→ Task directions
Nothing but the lines from the one containing "middle_x = (min(v.co.x" down to the one containing "in imported if", both included, should be echoed, and each exactly as it stands.

→ Excerpted records

____________________

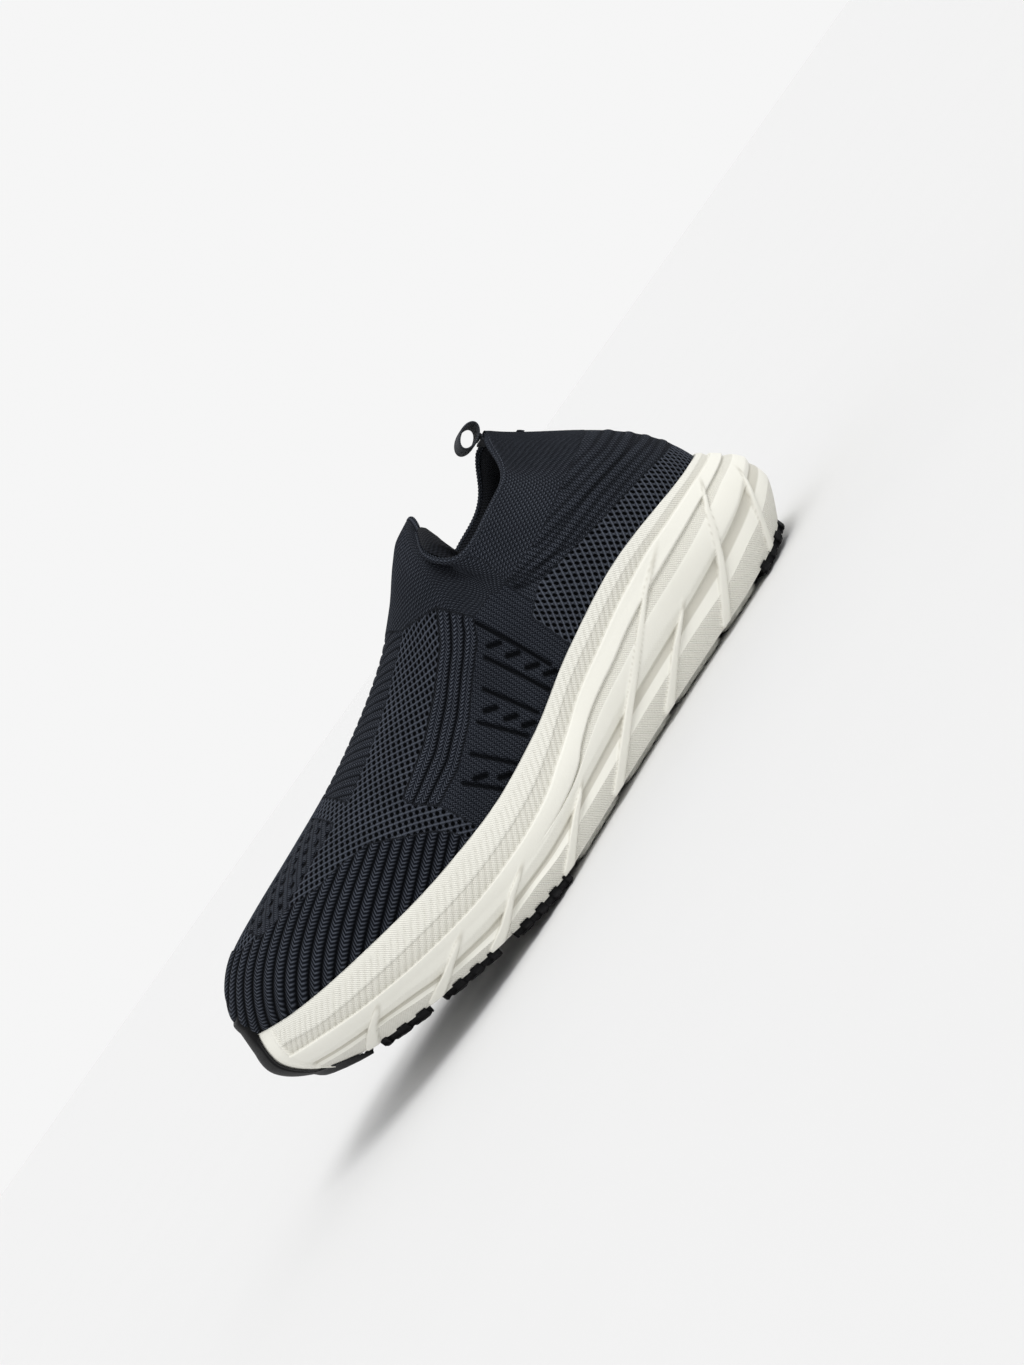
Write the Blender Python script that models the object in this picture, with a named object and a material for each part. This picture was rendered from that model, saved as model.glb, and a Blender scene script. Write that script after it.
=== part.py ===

____________________

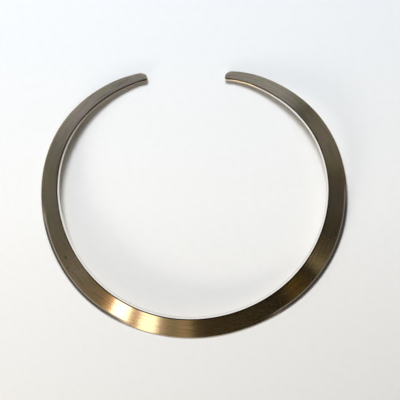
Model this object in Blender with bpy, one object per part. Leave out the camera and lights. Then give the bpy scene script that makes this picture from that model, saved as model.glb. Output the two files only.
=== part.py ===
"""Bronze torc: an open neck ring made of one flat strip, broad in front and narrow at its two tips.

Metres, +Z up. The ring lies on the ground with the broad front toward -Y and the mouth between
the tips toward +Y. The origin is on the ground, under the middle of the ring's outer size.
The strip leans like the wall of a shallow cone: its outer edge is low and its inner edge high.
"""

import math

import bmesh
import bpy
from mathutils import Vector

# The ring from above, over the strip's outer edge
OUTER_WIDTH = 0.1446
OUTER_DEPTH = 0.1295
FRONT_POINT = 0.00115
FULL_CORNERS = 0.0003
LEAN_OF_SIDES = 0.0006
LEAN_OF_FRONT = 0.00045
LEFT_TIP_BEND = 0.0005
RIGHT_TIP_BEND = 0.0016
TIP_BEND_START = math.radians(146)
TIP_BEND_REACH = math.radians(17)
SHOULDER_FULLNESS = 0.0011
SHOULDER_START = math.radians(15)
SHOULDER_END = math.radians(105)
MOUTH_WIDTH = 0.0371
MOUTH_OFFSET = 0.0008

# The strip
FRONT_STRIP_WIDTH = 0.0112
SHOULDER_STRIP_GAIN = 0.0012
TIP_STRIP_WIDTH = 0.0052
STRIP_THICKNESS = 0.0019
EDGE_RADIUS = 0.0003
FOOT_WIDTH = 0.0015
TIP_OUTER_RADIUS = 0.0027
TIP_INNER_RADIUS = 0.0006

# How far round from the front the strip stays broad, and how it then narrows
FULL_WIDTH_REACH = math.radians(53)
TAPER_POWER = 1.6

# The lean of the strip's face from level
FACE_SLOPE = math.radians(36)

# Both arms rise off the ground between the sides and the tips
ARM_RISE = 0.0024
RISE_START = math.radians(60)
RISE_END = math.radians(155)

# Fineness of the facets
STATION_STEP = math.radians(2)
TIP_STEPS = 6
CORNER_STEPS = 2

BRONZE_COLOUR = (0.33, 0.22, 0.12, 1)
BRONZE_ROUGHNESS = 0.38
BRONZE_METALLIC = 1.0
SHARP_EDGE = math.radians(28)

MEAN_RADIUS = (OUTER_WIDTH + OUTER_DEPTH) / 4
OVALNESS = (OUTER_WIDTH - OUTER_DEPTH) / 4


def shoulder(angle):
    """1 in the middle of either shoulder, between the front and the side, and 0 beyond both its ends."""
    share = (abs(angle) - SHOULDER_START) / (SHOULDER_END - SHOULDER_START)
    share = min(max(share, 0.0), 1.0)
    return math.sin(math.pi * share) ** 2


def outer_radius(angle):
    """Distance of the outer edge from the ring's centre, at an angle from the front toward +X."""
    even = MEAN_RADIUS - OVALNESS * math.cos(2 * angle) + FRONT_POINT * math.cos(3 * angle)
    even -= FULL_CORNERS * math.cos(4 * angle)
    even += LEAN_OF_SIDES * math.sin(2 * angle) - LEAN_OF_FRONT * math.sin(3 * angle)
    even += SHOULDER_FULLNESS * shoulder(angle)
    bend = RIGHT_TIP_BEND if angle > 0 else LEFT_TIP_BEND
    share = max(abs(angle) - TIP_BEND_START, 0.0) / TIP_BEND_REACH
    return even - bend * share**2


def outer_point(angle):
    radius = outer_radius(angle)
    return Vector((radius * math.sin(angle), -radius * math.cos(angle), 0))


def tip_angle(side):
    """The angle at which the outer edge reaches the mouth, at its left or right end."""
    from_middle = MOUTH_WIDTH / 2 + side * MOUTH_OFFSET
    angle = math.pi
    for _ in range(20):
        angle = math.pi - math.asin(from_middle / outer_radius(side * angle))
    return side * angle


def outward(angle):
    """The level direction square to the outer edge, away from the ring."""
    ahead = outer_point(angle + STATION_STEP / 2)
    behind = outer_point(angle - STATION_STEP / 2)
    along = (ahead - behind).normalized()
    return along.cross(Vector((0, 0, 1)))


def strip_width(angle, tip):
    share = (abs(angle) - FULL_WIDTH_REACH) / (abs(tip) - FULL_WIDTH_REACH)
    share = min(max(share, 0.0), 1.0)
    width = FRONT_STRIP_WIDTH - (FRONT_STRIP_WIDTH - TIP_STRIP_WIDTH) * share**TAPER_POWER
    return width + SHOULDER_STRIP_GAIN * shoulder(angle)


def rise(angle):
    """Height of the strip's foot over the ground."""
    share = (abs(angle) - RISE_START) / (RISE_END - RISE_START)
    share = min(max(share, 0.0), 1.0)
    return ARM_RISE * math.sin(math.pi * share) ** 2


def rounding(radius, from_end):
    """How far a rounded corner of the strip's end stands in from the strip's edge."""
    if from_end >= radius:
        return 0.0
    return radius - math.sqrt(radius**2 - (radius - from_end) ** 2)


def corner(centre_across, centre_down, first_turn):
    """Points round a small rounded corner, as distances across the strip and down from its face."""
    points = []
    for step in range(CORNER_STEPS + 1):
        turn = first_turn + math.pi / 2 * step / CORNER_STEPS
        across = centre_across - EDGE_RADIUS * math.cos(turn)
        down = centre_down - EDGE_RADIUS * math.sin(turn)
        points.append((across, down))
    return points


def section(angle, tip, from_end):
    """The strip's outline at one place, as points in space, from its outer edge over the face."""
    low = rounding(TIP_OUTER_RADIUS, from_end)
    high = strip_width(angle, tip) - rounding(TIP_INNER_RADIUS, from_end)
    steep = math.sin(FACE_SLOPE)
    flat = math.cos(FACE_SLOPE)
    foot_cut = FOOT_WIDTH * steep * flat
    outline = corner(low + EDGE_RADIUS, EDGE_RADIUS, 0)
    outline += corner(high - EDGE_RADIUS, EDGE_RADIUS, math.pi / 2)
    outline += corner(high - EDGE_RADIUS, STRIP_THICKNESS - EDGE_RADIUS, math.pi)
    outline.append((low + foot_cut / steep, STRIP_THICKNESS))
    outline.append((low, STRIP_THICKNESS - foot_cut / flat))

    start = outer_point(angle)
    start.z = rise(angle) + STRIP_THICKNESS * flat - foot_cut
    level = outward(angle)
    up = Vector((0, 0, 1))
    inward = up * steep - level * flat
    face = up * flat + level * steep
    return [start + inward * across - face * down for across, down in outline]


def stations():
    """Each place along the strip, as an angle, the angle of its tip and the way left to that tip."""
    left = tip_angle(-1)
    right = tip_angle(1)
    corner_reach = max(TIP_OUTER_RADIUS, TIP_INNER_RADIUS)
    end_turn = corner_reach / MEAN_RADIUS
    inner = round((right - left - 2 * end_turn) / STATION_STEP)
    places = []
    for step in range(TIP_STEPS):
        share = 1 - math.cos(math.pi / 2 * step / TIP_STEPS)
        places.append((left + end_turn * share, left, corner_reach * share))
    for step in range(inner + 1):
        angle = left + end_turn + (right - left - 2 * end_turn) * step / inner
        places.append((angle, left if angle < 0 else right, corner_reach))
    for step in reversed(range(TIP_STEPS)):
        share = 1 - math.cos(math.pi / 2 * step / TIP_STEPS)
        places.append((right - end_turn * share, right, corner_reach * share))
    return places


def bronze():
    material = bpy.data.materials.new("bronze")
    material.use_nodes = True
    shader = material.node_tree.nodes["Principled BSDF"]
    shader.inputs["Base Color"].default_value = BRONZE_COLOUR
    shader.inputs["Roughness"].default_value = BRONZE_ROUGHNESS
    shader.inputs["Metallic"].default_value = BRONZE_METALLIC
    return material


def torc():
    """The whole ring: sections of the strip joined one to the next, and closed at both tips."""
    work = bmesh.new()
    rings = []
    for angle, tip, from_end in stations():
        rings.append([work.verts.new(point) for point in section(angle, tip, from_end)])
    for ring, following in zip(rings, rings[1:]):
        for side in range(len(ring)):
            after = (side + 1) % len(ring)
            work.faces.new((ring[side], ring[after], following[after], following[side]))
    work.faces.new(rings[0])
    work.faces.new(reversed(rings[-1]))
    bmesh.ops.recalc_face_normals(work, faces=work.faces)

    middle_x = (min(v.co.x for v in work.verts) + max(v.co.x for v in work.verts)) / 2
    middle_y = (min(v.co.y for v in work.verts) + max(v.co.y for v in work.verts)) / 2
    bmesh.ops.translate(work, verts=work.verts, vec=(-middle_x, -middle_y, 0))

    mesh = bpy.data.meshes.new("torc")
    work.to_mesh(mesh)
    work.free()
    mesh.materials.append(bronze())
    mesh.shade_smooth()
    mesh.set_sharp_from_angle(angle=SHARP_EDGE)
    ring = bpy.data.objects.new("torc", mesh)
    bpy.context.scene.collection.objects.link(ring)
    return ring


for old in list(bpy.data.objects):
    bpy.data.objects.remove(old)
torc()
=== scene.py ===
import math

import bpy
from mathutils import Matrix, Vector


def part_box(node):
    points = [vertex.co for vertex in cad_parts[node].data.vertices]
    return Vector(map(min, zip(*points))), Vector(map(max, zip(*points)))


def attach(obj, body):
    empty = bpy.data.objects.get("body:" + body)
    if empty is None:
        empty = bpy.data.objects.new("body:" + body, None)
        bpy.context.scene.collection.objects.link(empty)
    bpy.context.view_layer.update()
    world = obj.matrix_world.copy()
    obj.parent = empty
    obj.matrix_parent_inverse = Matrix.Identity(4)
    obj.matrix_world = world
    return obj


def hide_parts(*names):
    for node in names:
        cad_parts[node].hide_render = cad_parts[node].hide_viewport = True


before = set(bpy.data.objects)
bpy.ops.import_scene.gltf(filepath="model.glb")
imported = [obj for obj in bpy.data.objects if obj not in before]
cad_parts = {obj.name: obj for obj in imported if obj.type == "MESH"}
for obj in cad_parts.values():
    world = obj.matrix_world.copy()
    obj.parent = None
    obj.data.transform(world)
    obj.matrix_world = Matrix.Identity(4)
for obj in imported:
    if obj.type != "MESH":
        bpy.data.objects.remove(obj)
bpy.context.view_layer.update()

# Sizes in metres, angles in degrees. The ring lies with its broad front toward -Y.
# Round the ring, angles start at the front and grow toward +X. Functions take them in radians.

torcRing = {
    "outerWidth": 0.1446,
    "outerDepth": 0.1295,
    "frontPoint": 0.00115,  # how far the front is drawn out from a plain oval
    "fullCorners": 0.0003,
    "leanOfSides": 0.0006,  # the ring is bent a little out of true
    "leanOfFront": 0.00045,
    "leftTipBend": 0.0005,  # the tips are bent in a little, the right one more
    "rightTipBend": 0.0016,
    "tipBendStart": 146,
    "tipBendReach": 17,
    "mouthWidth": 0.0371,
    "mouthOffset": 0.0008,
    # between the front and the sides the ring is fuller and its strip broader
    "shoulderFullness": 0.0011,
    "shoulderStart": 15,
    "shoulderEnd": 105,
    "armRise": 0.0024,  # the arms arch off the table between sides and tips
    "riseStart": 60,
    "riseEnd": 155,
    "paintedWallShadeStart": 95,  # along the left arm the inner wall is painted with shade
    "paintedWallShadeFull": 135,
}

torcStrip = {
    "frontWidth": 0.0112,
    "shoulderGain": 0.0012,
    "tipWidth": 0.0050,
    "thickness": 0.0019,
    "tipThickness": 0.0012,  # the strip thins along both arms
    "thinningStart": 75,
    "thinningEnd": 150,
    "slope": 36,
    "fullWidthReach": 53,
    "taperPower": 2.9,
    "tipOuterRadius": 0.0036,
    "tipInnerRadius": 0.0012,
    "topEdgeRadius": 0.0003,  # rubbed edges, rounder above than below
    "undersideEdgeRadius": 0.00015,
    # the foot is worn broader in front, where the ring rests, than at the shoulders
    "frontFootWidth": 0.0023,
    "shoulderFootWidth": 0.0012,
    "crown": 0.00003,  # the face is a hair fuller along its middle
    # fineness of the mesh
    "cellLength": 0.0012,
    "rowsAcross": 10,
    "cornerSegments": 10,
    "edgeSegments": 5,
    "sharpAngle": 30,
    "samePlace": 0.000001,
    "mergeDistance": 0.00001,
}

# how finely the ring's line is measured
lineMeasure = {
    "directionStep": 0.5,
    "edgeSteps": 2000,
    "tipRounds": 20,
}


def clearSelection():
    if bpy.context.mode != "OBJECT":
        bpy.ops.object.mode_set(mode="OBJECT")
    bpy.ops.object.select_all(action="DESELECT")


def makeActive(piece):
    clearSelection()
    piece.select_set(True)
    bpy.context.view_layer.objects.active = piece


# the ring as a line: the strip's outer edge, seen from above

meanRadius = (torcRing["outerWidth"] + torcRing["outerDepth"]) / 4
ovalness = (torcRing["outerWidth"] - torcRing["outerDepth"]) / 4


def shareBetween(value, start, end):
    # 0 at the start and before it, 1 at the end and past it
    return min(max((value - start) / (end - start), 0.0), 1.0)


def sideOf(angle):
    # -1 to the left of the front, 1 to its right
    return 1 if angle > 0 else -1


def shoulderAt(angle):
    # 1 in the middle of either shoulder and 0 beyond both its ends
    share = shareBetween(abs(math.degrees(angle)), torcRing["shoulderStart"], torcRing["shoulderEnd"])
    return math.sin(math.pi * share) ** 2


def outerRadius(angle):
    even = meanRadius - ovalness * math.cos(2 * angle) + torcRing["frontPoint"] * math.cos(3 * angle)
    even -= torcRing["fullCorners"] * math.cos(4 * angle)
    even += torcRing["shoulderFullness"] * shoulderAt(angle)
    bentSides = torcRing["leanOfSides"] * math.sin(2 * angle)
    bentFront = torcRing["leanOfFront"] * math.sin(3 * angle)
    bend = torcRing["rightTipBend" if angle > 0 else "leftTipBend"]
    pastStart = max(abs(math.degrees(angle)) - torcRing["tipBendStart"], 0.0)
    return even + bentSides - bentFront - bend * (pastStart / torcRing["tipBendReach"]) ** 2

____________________

→ Answer to this task
    middle_x = (min(v.co.x for v in work.verts) + max(v.co.x for v in work.verts)) / 2
    middle_y = (min(v.co.y for v in work.verts) + max(v.co.y for v in work.verts)) / 2
    bmesh.ops.translate(work, verts=work.verts, vec=(-middle_x, -middle_y, 0))

    mesh = bpy.data.meshes.new("torc")
    work.to_mesh(mesh)
    work.free()
    mesh.materials.append(bronze())
    mesh.shade_smooth()
    mesh.set_sharp_from_angle(angle=SHARP_EDGE)
    ring = bpy.data.objects.new("torc", mesh)
    bpy.context.scene.collection.objects.link(ring)
    return ring


for old in list(bpy.data.objects):
    bpy.data.objects.remove(old)
torc()
=== scene.py ===
import math

import bpy
from mathutils import Matrix, Vector


def part_box(node):
    points = [vertex.co for vertex in cad_parts[node].data.vertices]
    return Vector(map(min, zip(*points))), Vector(map(max, zip(*points)))


def attach(obj, body):
    empty = bpy.data.objects.get("body:" + body)
    if empty is None:
        empty = bpy.data.objects.new("body:" + body, None)
        bpy.context.scene.collection.objects.link(empty)
    bpy.context.view_layer.update()
    world = obj.matrix_world.copy()
    obj.parent = empty
    obj.matrix_parent_inverse = Matrix.Identity(4)
    obj.matrix_world = world
    return obj


def hide_parts(*names):
    for node in names:
        cad_parts[node].hide_render = cad_parts[node].hide_viewport = True


before = set(bpy.data.objects)
bpy.ops.import_scene.gltf(filepath="model.glb")
imported = [obj for obj in bpy.data.objects if obj not in before]
cad_parts = {obj.name: obj for obj in imported if obj.type == "MESH"}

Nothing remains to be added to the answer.